Israeli Prime Minister Benjamin Netanyahu on Sunday again denounced the agreement between Tehran and world powers as a "bad deal" that will strengthen Iran's military and leave it with a large nuclear infrastructure.
An outline deal agreed in Switzerland on Thursday paves the way for Tehran to curtail its nuclear activity in exchange for relief from punishing economic sanctions.
"It doesn't roll back Iran's nuclear program," Netanyahu told CNN, one of several US networks he appeared on to slam the deal.
"It keeps a vast nuclear infrastructure in place. Not a single centrifuge is destroyed. Not a single nuclear facility is shut down including the underground facilities that they built illicitly. Thousands of centrifuges will keep spinning enriching uranium. That's a bad deal."
Israel's government reacted angrily to the historic deal, which is set to be finalized by June 30, with Netanyahu demanding that Iranian recognition of the Jewish state's right to exist be written into the deal.
"If a country that vows to annihilate us and is working every day with conventional means and unconventional means to achieve that end, if that country has a deal that paves its way to nuclear weapons, many nuclear weapons, it endangers our survival," the prime minister said.
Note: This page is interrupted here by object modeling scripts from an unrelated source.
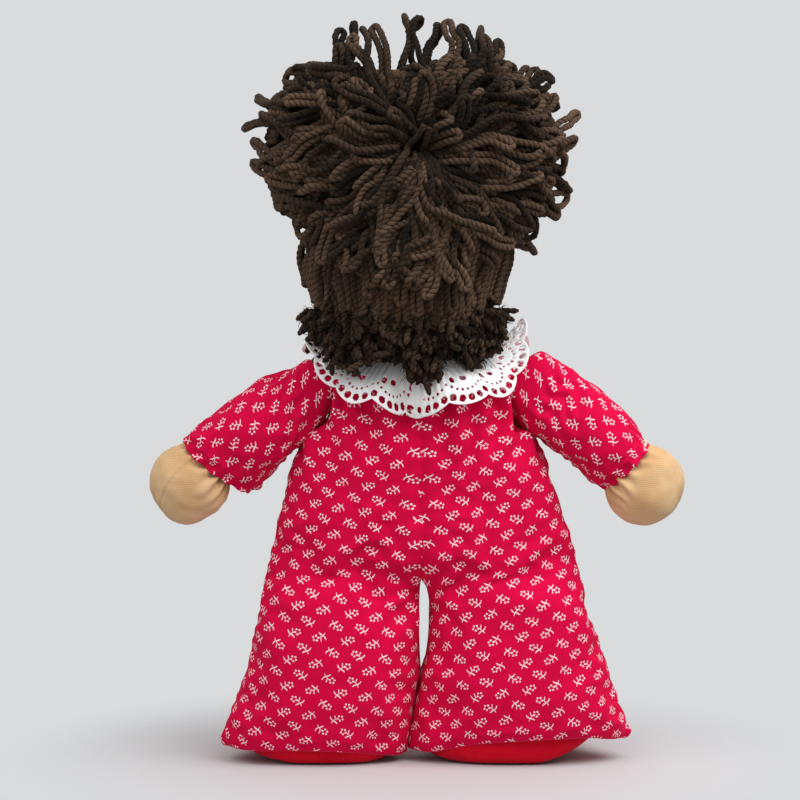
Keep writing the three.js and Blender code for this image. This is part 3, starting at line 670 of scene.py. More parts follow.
def dress(
    piece: Object, material: Material, nodes: Sequence[str] = (), body: str = ""
) -> Object:
    """Gives a piece its finish, hides the nodes that it stands for and lets it ride on its body.

    Args:
        piece: the piece.
        material: its finish.
        nodes: the nodes.
        body: the body, if it moves with only one.

    Returns:
        The piece.
    """
    piece.data.materials.append(material)
    if nodes:
        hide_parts(*nodes)
    if body:
        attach(piece, body)
    LOG.info("%s: %d faces", piece.name, len(piece.data.polygons))
    return piece


@dataclass
class RomperHalf:
    """One half of the romper, cut in one from neck to hem, with its stuffed leg."""

    side: Side
    rows: int = 104
    across: int = 36
    wall: int = 4
    neck: float = 188.0
    hip: float = 99.0
    fork: float = 74.0
    crotch: float = 84.0
    shoulder: tuple[float, float] = (52.0, 170.0)
    socket: float = 17.7
    grain: float = 8.0
    hip_axis: float = 89.0
    tuck: float = 3.0  # how far the halves lap at the middle, and how deep their seam lies
    heights: tuple[float, ...] = (5, 13, 20, 30, 44, 58, 72, 86, 100, 114, 128, 142, 150, 160, 170, 178, 184, 188)
    widths: tuple[float, ...] = (
        96, 95.5, 93.5, 89.5, 85, 81.3, 76.9, 74.3, 71, 67, 62.9, 59.2, 55.5, 50.5, 47.5, 45, 40, 30,
    )

    def half_width(self, z: Array) -> Array:
        """How far the side seam is from the middle at each height; the doll's right leg is a little wider."""
        wider = (1.8, 2.2, 2.6, 2.2, 1.7, 0.0) if self.side is Side.RIGHT else (-3.1, -3.9, -3.8, -1.9, -0.8, 0.0)
        return np.interp(z, self.heights, self.widths) + np.interp(z, (8, 22, 40, 60, 90, 125), wider)

    def half_depth(self, z: Array) -> Array:
        """How far the stuffing pushes out the front and back at each height."""
        levels, depths = (8, 30, 60, 89, 114, 144, 168, 182, 188), (24.0, 25.8, 25.8, 24.5, 26.3, 26.3, 24.5, 21, 19)
        return np.interp(z, levels, depths)

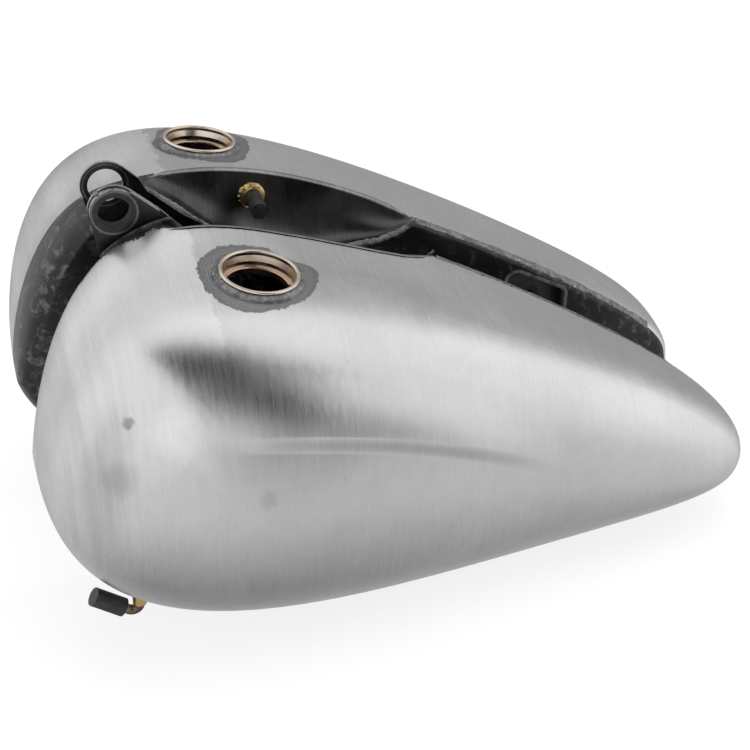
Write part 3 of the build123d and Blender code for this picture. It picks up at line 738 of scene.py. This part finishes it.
# ---------------------------------------------------------------- light, floor and camera
def area_light(name, spot, target, size, power, colour=(1, 1, 1)):
    data = bpy.data.lights.new(name, "AREA")
    data.shape = "RECTANGLE"
    data.size, data.size_y = size
    data.energy = power
    data.color = colour
    light = bpy.data.objects.new(name, data)
    light.location = spot
    light.rotation_euler = (Vector(target) - Vector(spot)).to_track_quat("-Z", "Y").to_euler()
    bpy.context.scene.collection.objects.link(light)
    return light


# The world's light against the sine of the height, squeezed into 0..1
WORLD_STEPS = [(0.0, 0.2), (0.03, 0.27), (0.1, 0.36), (0.2, 0.45), (0.3, 0.53), (0.42, 0.62),
               (0.5, 0.68), (0.6, 0.74), (0.85, 0.76)]
WORLD_STRENGTH = 1.6
FRONT_GAP_TURN = math.radians(17)
FRONT_GAP_LIGHT = 0.03
# Smaller gaps: azimuth and height, inner and outer reach in degrees, and the light let through
GAPS = [(162, 5, 24, 62, 0.42), (-72, -5, 8, 40, 0.8), (28, -4, 6, 21, 0.4)]


def studio():
    """World light: bright above, dim below, with a tall dark gap in front and smaller ones round it."""
    world = bpy.data.worlds.new("studio")
    bpy.context.scene.world = world
    world.use_nodes = True
    tree = world.node_tree

    def node(kind, *inputs, **settings):
        made = tree.nodes.new(kind)
        for key, value in settings.items():
            setattr(made, key, value)
        for socket, value in zip(made.inputs, inputs):
            if isinstance(value, bpy.types.NodeSocket):
                tree.links.new(value, socket)
            else:
                socket.default_value = value
        return made

    def gap(azimuth, height, inner, outer, share):
        """Light let through: share in the middle of a gap, all of it outside."""
        a, e = math.radians(azimuth), math.radians(height)
        axis = (math.sin(a) * math.cos(e), -math.cos(a) * math.cos(e), math.sin(e))
        dot = node("ShaderNodeVectorMath", way, axis, operation="DOT_PRODUCT").outputs["Value"]
        made = node("ShaderNodeMapRange", dot, math.cos(math.radians(outer)),
                    math.cos(math.radians(inner)), 1.0, share, interpolation_type="SMOOTHSTEP")
        return made.outputs[0]

    way = node("ShaderNodeTexCoord").outputs["Generated"]
    rise = node("ShaderNodeSeparateXYZ", way).outputs["Z"]
    ramp = node("ShaderNodeValToRGB", node("ShaderNodeMapRange", rise, -1.0, 1.0, 0.0, 1.0).outputs[0])
    elements = ramp.color_ramp.elements
    while len(elements) < len(WORLD_STEPS):
        elements.new(0.5)
    for element, (where, value) in zip(elements, WORLD_STEPS):
        element.position = where
        element.color = (value, value, value, 1)

    def lit(value, dark_to, lit_from):
        """0 up to one value, 1 from the other on."""
        made = node("ShaderNodeMapRange", value, dark_to, lit_from, 0.0, 1.0,
                    interpolation_type="SMOOTHSTEP")
        return made.outputs[0]

    def facing(axis):
        return node("ShaderNodeVectorMath", way, axis, operation="DOT_PRODUCT").outputs["Value"]

    # The gap in front is a tall one, from the level up to overhead
    sine, cosine = math.sin(FRONT_GAP_TURN), math.cos(FRONT_GAP_TURN)
    front = lit(facing((cosine - 0.5 * sine, sine + 0.5 * cosine, 0)), -0.24, 0.08)
    for other in (lit(facing((cosine, sine, 0.45)), 0.0, -0.16), lit(rise, 0.2, 0.0)):
        front = node("ShaderNodeMath", front, other, operation="MAXIMUM").outputs[0]
    front = node("ShaderNodeMath", front, 1 - FRONT_GAP_LIGHT, FRONT_GAP_LIGHT,
                 operation="MULTIPLY_ADD").outputs[0]
    light = WORLD_STRENGTH
    for dark in (front, *(gap(*place) for place in GAPS)):
        light = node("ShaderNodeMath", dark, light, operation="MULTIPLY").outputs[0]
    background = tree.nodes["Background"]
    tree.links.new(ramp.outputs[0], background.inputs["Color"])
    tree.links.new(light, background.inputs["Strength"])
    # Where the floor ends, the camera sees plain paper
    plain = node("ShaderNodeBackground", (1, 1, 1, 1), 1.0)
    seen = node("ShaderNodeLightPath").outputs["Is Camera Ray"]
    both = node("ShaderNodeMixShader", seen, background.outputs[0], plain.outputs[0])
    tree.links.new(both.outputs[0], tree.nodes["World Output"].inputs["Surface"])


studio()
# A soft light overhead, which the steel does not mirror
area_light("overhead", (0.1, -0.3, 2.2), (0, 0, 0.1), (2.2, 1.6), 12).visible_glossy = False

FLOOR_REACH = 12
floor_corners = [(x * FLOOR_REACH, y * FLOOR_REACH, 0) for x, y in ((-1, -1), (1, -1), (1, 1), (-1, 1))]
floor_mesh = bpy.data.meshes.new("floor")
floor_mesh.from_pydata(floor_corners, [], [(0, 1, 2, 3)])
floor = bpy.data.objects.new("floor", floor_mesh)
bpy.context.scene.collection.objects.link(floor)
paper = Shade("paper")
floor_mesh.materials.append(paper.finish(
    base_color=paper.mix(paper.noise(3, 2), (0.31, 0.31, 0.31), (0.33, 0.33, 0.33)), roughness=0.9,
    emission_color=(1.0, 1.0, 1.0), emission_strength=0.75))
floor.visible_glossy = False

AZIMUTH = math.radians(-15.415)
ELEVATION = math.radians(32.704)
DISTANCE = 1.5431
TARGET = Vector((0.0, 0.0, 0.117))
back = Vector((math.sin(AZIMUTH) * math.cos(ELEVATION), -math.cos(AZIMUTH) * math.cos(ELEVATION),
               math.sin(ELEVATION)))
camera_data = bpy.data.cameras.new("camera")
camera_data.sensor_width = 36.0
camera_data.lens = 88.5
camera = bpy.data.objects.new("camera", camera_data)
camera.location = TARGET + back * DISTANCE
camera.rotation_euler = (-back).to_track_quat("-Z", "Y").to_euler()
bpy.context.scene.collection.objects.link(camera)
bpy.context.scene.camera = camera
bpy.context.scene.view_settings.view_transform = "Standard"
"I'll tell you what else will happen," he added. "I think it will also spark an arms race with the Sunni states," a reference to Gulf monarchies.
Saudi Arabia, like most of the Gulf countries, is wary of its regional rival Iran.
Relations between Israel and its traditionally staunch US ally are at an all-time low and were hugely damaged when Netanyahu took the unprecedented step of addressing Congress last month to attack the nuclear negotiations with Iran.
When asked if he trusts President Barack Obama, Netanyahu replied: "I trust that the president is doing what he thinks is good for the United States, but I think that we can have a legitimate difference of opinion on this because I think Iran has shown to be completely distrustful."
One part of the complex deal would see Iran slash by more than two-thirds the number of uranium centrifuges -- which can make fuel for nuclear power but also the core of a nuclear bomb -- to 6,104 from around 19,000 for 10 years.